◆ **YOUR GOAL**:
Answer with a single number: the count of lines that include the string "this".

◆ **AVAILABLE DATA**:

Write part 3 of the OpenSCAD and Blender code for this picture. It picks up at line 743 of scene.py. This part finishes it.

* * *

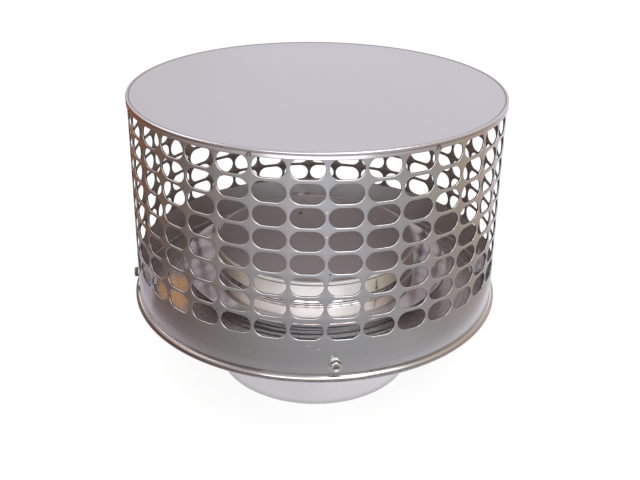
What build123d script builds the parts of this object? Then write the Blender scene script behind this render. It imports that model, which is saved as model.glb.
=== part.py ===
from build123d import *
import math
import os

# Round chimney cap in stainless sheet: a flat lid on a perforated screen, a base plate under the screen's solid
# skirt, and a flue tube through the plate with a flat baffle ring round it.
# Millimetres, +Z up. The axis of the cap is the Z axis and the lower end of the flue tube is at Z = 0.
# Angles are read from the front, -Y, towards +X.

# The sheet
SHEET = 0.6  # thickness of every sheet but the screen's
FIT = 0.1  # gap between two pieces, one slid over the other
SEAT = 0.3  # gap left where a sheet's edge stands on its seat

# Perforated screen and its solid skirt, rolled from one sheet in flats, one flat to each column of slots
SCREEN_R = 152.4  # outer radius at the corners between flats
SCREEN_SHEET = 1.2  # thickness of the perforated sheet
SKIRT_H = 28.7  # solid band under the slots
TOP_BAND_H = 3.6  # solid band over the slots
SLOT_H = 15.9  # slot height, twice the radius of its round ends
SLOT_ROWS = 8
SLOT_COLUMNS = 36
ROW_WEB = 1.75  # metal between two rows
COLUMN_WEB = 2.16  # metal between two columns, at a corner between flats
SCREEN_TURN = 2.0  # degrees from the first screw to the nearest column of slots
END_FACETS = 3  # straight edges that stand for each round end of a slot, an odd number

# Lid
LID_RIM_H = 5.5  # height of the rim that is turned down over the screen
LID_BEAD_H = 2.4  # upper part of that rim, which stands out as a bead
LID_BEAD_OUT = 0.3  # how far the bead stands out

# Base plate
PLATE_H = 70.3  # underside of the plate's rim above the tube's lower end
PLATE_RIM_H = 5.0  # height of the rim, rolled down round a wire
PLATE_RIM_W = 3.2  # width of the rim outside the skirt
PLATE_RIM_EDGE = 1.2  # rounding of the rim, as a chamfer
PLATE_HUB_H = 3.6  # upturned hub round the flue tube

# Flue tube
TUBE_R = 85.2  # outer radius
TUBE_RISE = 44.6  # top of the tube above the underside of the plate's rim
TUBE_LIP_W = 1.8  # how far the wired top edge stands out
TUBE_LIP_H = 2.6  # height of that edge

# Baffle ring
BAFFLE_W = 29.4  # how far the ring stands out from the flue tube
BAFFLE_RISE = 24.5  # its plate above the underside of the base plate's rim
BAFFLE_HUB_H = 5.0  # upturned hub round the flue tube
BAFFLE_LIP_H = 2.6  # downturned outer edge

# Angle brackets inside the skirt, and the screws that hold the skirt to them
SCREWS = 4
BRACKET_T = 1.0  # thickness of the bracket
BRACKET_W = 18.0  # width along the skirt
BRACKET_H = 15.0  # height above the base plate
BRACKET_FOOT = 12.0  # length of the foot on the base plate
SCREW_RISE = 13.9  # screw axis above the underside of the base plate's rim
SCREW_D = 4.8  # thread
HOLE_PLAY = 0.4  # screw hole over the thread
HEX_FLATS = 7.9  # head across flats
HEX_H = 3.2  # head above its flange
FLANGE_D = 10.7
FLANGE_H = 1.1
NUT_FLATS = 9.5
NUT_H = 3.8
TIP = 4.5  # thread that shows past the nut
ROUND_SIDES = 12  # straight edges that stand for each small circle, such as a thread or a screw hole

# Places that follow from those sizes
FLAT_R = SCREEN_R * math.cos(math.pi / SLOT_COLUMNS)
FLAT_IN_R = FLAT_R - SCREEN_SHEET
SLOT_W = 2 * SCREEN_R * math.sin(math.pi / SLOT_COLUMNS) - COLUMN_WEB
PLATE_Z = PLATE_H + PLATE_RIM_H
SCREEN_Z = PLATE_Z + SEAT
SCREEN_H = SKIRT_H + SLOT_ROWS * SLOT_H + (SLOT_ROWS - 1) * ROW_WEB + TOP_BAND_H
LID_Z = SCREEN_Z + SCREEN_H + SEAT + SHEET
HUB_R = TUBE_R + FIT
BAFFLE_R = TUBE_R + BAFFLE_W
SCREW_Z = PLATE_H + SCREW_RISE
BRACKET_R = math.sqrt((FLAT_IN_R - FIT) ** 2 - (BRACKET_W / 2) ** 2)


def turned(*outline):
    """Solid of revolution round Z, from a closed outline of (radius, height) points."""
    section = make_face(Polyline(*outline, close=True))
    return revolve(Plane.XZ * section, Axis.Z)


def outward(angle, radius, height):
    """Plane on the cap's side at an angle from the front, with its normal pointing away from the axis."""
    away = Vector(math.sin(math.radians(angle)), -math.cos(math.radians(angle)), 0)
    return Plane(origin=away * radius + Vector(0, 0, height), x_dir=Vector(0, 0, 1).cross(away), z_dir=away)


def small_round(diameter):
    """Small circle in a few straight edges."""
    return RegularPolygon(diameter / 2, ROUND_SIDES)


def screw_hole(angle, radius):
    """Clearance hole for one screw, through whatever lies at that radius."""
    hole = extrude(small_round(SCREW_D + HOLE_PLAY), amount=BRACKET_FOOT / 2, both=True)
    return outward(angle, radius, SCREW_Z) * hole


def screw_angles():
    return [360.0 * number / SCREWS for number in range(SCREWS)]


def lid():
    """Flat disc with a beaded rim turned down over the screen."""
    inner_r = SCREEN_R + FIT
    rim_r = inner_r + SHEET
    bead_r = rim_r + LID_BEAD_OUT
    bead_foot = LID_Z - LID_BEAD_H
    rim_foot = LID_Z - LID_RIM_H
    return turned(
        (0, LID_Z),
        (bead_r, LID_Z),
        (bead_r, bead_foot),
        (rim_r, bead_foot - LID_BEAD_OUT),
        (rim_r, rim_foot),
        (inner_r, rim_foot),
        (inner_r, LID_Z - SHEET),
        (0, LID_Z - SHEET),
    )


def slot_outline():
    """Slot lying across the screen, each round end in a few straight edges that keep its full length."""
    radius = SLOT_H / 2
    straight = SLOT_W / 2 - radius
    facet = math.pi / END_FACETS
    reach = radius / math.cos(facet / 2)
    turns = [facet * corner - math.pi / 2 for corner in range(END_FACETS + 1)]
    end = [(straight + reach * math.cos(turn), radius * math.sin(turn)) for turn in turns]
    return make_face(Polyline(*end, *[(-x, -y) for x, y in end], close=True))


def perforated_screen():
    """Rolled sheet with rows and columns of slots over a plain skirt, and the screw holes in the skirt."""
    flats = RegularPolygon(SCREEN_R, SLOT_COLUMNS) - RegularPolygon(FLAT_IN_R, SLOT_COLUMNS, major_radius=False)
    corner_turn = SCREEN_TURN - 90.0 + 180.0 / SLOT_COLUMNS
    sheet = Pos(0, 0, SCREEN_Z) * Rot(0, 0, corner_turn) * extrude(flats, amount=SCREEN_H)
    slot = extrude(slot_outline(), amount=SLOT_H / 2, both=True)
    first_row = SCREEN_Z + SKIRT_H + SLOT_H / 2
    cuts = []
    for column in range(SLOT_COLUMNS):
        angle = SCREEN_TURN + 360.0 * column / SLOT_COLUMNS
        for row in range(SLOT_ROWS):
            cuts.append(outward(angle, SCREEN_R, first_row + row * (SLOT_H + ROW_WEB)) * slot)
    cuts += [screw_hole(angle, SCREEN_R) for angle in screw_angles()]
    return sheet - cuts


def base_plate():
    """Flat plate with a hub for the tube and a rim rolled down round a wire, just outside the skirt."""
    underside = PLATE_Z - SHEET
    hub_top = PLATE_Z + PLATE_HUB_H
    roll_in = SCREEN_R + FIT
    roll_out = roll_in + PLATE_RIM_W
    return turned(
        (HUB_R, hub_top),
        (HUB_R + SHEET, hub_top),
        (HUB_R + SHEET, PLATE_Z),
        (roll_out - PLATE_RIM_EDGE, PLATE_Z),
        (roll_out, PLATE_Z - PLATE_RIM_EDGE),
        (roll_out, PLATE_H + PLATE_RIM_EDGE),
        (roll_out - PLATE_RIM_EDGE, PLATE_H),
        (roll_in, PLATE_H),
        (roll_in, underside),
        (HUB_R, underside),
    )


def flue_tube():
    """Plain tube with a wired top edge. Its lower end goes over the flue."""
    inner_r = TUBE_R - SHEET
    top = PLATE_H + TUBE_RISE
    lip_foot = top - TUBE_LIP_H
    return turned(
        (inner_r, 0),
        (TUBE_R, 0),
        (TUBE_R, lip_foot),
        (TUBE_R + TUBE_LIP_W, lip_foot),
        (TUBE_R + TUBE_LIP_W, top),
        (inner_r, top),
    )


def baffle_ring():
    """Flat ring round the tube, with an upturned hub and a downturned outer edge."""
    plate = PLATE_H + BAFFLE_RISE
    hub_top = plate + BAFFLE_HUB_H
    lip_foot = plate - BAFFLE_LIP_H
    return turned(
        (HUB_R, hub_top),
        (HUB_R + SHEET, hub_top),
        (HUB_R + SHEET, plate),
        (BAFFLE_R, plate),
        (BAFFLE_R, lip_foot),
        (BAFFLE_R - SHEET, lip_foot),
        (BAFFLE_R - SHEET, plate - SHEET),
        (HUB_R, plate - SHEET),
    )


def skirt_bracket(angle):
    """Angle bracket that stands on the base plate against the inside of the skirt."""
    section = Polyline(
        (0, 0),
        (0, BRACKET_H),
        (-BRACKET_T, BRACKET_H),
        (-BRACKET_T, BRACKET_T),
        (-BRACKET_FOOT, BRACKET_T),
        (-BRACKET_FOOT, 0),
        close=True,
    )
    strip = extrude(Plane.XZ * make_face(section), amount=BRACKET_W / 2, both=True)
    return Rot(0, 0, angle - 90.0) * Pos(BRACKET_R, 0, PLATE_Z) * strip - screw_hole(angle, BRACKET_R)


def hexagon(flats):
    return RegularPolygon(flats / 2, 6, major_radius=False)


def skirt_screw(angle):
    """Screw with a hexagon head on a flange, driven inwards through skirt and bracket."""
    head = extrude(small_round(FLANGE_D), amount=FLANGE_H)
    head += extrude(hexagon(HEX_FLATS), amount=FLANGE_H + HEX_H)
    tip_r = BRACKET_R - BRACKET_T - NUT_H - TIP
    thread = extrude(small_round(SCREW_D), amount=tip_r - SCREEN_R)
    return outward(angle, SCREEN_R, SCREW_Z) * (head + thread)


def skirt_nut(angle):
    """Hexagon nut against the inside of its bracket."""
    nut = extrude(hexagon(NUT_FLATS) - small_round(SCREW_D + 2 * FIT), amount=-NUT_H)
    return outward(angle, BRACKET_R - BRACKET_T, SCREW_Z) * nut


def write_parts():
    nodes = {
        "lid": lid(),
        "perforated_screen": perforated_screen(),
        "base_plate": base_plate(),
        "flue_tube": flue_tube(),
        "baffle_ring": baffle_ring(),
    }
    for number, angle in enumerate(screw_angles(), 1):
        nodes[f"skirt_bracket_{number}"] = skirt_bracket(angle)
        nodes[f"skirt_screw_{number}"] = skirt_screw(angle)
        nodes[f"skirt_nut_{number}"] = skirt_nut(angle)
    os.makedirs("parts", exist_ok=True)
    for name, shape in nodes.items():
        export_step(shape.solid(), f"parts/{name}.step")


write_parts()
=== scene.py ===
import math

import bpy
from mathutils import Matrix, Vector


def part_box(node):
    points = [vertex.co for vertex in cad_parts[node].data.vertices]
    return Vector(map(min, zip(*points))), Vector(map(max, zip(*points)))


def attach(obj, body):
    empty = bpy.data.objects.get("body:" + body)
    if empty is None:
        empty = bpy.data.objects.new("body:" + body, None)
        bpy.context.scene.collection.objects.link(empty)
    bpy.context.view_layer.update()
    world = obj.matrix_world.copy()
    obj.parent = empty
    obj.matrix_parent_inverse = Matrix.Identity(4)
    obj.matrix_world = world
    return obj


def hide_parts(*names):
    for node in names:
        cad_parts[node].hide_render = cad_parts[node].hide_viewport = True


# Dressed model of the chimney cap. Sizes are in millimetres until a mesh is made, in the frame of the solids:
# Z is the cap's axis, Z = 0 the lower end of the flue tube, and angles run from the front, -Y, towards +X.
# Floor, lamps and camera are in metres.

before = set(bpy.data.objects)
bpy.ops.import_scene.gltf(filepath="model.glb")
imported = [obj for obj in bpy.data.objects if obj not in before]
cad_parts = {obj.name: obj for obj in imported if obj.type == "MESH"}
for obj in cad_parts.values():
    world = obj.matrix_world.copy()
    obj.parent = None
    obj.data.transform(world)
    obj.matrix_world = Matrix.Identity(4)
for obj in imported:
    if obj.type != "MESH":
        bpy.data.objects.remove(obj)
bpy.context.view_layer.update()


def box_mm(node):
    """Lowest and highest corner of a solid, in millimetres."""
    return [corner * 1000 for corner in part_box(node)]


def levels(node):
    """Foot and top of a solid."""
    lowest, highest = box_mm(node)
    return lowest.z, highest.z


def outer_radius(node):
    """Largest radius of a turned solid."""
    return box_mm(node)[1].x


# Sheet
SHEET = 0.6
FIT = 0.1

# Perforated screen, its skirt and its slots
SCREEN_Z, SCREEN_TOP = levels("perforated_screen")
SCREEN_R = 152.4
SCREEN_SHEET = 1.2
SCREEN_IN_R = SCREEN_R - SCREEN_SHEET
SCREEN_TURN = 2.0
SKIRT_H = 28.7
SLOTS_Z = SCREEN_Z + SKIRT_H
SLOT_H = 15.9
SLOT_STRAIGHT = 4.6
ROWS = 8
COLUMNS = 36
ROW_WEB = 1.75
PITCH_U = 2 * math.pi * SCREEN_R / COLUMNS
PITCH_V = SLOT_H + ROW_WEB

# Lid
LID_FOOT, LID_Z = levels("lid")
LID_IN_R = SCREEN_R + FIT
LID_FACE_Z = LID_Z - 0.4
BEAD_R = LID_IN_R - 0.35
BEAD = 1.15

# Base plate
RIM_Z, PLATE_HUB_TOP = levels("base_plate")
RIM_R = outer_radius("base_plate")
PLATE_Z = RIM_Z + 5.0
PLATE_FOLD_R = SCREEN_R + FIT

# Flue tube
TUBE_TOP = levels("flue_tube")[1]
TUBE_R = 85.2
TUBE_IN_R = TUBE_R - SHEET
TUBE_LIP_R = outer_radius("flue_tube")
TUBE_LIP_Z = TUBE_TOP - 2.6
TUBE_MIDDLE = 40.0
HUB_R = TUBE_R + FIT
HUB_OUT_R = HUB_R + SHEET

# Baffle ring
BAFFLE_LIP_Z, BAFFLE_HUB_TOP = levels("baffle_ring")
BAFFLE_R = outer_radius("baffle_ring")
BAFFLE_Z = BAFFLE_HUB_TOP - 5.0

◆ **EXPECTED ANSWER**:
2